Feel the Spiritual Atmosphere at the Ablution Fountain (Şeb-i Arus Pool) in the Museum's Courtyard
At the final stop of your museum tour, head towards the hexagonal marble pool in the corner of the courtyard. This is the Şeb-i Arus Pool, and it's like a key to understanding the most vital point of Mevlana's philosophy. Şeb-i Arus means Wedding Night in Persian. But why would a death anniversary be called a wedding night?
Because Mevlana saw death not as an end or a separation, but as the happiest moment of reunion with his beloved, the Creator. In his own words, My death day is my wedding day. That is why for the Mevlevis, December 17th is not a day of mourning, but a festival of union celebrated with the sounds of the ney and tef, and with sema performances. This pool was once the place where dervishes gathered to celebrate this blessed wedding night.
As you stand by the pool and listen to the silence, contemplate this profound philosophy. This understanding, where even death is transformed into a celebration, elevates the Mevlana Museum from being just a tomb to a living monument that celebrates the victory of love over death. This deep philosophy makes the Mevlana Museum one of Turkey's most important faith tourism centers.

Continue Exploring in Konya
If you wish to continue exploring Konya after leaving the spiritual atmosphere of the Mevlana Museum, we have a few suggestions. To understand Mevlana, one must also understand his soulmate, Şems; therefore, be sure to visit the Şems-i Tebrizi Tomb and Mosque. To feel the spirit of the Seljuk period in which Mevlana lived, you can climb
Alaaddin Hill, a historic mound in the city center, and finally, after seeing the tiles of the Kubbe-i Hadra, you can see another marvel of Seljuk art, the Karatay Madrasa (Tiled Works Museum). After experiencing the soul of Konya, To discover other treasures of Anatolia, you can take a look at ourLocal Tours guide.
| Information Category | Details |
|---|---|
| Location | Aziziye Mah, Müzealanı Cd. No:1, 42030 Karatay/Konya |
| Entrance Fee | Generally Free (But check for special events) |
| Visiting Hours (Summer) | April 1 - October 1: 09:00 - 19:00 (Ticket Office Closes: 18:40) |
| Visiting Hours (Winter) | October 1 - April 1: 09:00 - 17:00 (Ticket Office Closes: 16:40) |
| Special Hours | During special periods like Şeb-i Arus week (December 7-17), hours may be extended until 23:00. |
| Photography Rule | Taking photos and videos is prohibited inside the tomb (Huzur-u Pir). |
| Phone | +90 332 351 12 15 |
Bibliography
For more technical information and official statements about the restoration of the Kubbe-i Hadra, you can review this article from the Republic of Turkey Directorate of Communications.

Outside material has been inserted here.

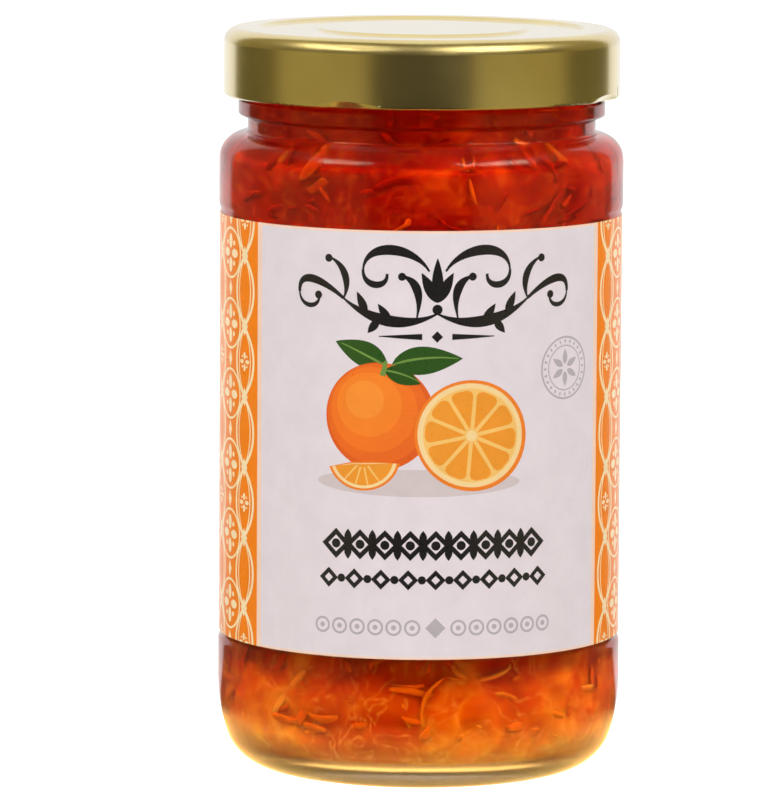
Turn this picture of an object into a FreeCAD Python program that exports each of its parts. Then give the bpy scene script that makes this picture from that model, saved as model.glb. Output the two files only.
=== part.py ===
"""A screw-top glass jar of orange marmalade: glass jar, marmalade, wrap-round paper label and gold lug cap.

The jar stands on its base at the origin with +Z up, and the middle of its label faces -Y.
Every sub-part is a PartDesign body whose sizes are bound to the sheet "Sizes", in millimetres and degrees.
"""

import FreeCAD, Part
import os
from math import atan2, cos, hypot, pi, sin, tan

import Sketcher

LUGS = 4  # a lug cap of this width turns on with a quarter turn, under four catches of the glass

# How a lug is pressed in: place from its middle as a share of its half width, share of the full reach there.
LUG_FORM = [(-1.03, 0), (-0.76, 0.14), (-0.4, 0.68), (0, 1), (0.4, 0.68), (0.76, 0.14), (1.03, 0)]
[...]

Frequently Asked Questions (FAQ)
Question 1: Is there an entrance fee for the Mevlana Museum, and is the Müzekart valid?Answer: Entrance to the Mevlana Museum is generally free. However, there may be a different policy for some special exhibitions or events within the museum. We recommend checking the official websites before your visit for the most up-to-date information.
Question 2: What are the visiting hours for the Mevlana Museum?Answer: Visiting hours vary by season. Generally, it is open from 09:00-19:00 during the summer period (April 1 - October 1) and from 09:00-17:00 during the winter period (October 1 - April 1). During special times like the Şeb-i Arus ceremonies in December, visiting hours can be extended until 23:00.
Question 3: Is it permissible to take photos inside the museum, especially in the tomb section?Answer: No. While you can take photos in the museum's courtyard, taking photos and videos inside the tomb section (Huzur-u Pir) is strictly prohibited out of respect for the spiritual atmosphere and for the preservation of the artifacts. This rule is clearly indicated on signs at the entrances.